If an ordinary secondary-electron (SE) image is included in the stack of images, the scripts labels it as "extra" channel, aligns it automatically with the individual CL channels, but of course it won't put it into the coloured stack of CL images.
The configuration of the alignment process is governed by a short config.txt
file, saved in the same directory as the provided TIFF images. The processing can be re-run when this file is changed, allowing for a greater flexibility of the multi-image processing. By default, the configuration should satisfactorily work for ordinary CL images.
Most often the CL images differ by wavelength selected by a monochromator in the detection path, which is reflected in each image's name. However, alignment of images differing by some other quantitiy is also possible. The following result stacked images taken with different electron-beam energy instead - this clearly needed to fix a very pronounced image distortion!

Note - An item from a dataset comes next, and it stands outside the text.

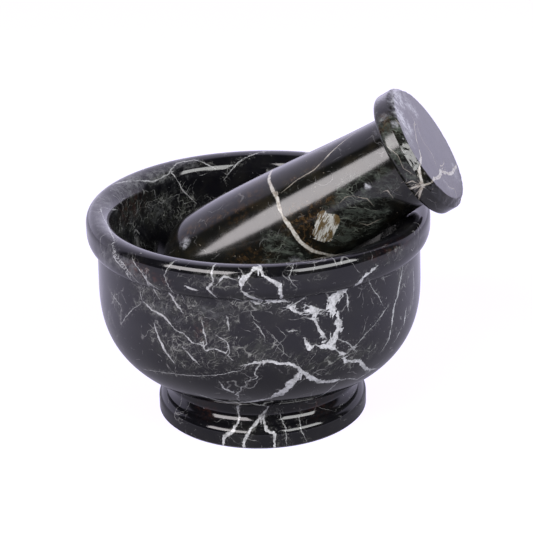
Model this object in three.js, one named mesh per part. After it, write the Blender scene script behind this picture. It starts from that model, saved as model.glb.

Secondary electron (SE) images typically produced by a SEM are greyscale, showing very limited information on the material composition of the sample.
The EDX mapping for different X-ray emission lines of constitutive elements contain this information, but often are of very limited resolution, losing a lot of detail the SE image has.
It is fairly nontrivial to combine both sources of information to produce composite SE images that are color tinted by the actual material. In this script we employ an original approach to achieve this. This script works with the concept of each place in the EDX mapped images being a vector; for N elements being mapped, the pixel corresponds to a vector in N-dimensional space. Similar compositions would result in similar positions in the space; as a result, each material found in the sample should have its own "cloud of points". Note that even two materials containing the same elements (e.g. magnetite and hematite) should form slightly different clouds in the N-spacel.
Having generated such an array of vectors, the script uses the K-means clustering algorithm to find the likely materials, assigning each material with a color. Then it anneals the color assignment so as to assign materials similar in composition with similar colors, if possible. The number of materials is user supplied in the script and may or may not be equal to the number of EDX mappings.
Finally it aligns the generated color map with the high-resolution SE image, and colorizes it.
The databar is added like with the other scripts, but now it also contains small coloured bands for the center vector of each material "cloud", visually assigning each colour to its material. However, the script is entirely oblivious about chemistry, and some materials can be unrealistic (like, e.g., the deep X-ray shades in the valleys of the sample corresponding to generally very low EDX signal). This script doesn't require flat samples, but it gives better results for them.
Numerous options can be changed in the body of the script. This feature is still experimental - you may need to adapt this script to work for your user case.
Aside of these three scripts, the pure_numpy_image_processing.py module provides common high-level operations with the images, potentially useful in other applications. It implements following convenient operations with 3D numpy arrays (ndimage of shape HEIGHT x WIDTH x 3):
- contrast auto-stretching,
- removal of "salt" noise (typical for spike noise in photomultiplier tubes),
- Gaussian blurring,
- Gaussian de-blurring (unsharp masking),
- color (de)saturation,
- affine transform & shift,
- corresponding 4+2-parameter image alignment (with regards to best Laplacian match),
- automatic cropping of black borders common for a set of images,
- color-tinted overlaying of images,
- adding lines, images and pre-rendered antialiased text in the images,
- generating a color palette for the CL stack.
This repository contains Python scripts, which should work both on Windows and Linux.
Download or clone this repository to any folder.
Make sure your computer has Python 3.8+ with compatible numpy
, imageio
and scipy
modules.
Then run one of the scripts listed below to process the images.
These scripts were developed as a convenience tool in the Scanning Electron Microscope laboratory at the FZU - Institute of Physics, Czech Academy of Sciences in Prague.
While they have been used on daily basis for a few years, the codebase is somewhat ugly and there may still be some errors or quirks. Please feel free to report them in an issue - I will try to fix them.
This project was released under the MIT license.